Thanks, and can you clarify when konq asks for a user/pass? is it when you open the computer, or the share?

----------

## darkphader

smb.conf is the configuration file for the samba server

if you're trying to connect to windows shares you aren't using the server but a client of some sort (smbclient, kio_smb or smbfs, cifs for mounting), smb.conf isn't necessary for this and the samba server does not have to running

try setting up the correct information in the kde control center under "Internet & Network" > "Local Network Browsing" for both "Windows Shares" (leave blank is no username and password are required), and also for the "LISa Daemon", then start "lisa" (probably will want to add it to the default runlevel)

Chris

----------

## truekaiser

 *deface wrote:*   

> Thanks, and can you clarify when konq asks for a user/pass? is it when you open the computer, or the share?

 

it's when i try to copy or move anything from the share to say the computer i am on at the moment.

----------

## deface

But you can browse the share? then it asks you for a user/pass when you try to write to it? 

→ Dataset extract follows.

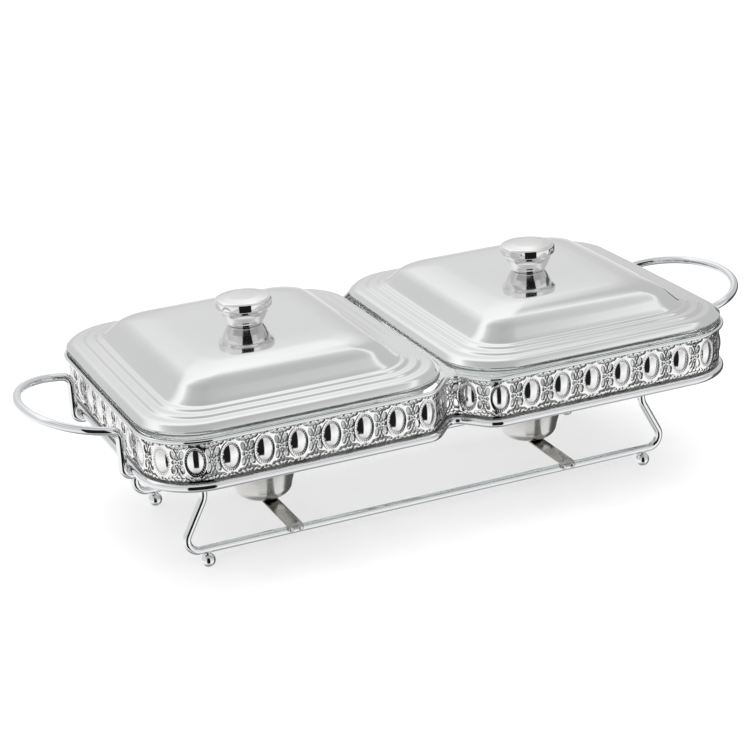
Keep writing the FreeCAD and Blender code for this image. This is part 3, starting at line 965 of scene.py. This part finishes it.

what does the log(s) file say in /var/log/samba/log.{x.x.x.x} or {computername} ?

----------

## rush_ad

i have a related question...

when i try to access my windows share from kde, a window opens asking for username and password of my windows xp. but it does not ask for domain name. i am trying to access my work laptop which requires domain name.

unless i enter domain name, i cannot enter my windows shares.

i know not entering the domain name is the problem because when i access windows share from ubuntu, a window opens that asks for username, password and domain name.

how do i make it so that KDE also asks me for domain name? thanks people

----------

## darkphader

 *rush_ad wrote:*   

> how do i make it so that KDE also asks me for domain name? thanks people

 

For user name use the format: DOMAINNAME\username (depending on circumstances you may need to escape the \ from a 'nix box - DOMAINNAME\\username).

Chris

----------

## rush_ad

 *darkphader wrote:*   

>  *rush_ad wrote:*   how do i make it so that KDE also asks me for domain name? thanks people 
> 
> For user name use the format: DOMAINNAME\username (depending on circumstances you may need to escape the \ from a 'nix box - DOMAINNAME\\username).
> 
> Chris

 

thanks, that worked.

----------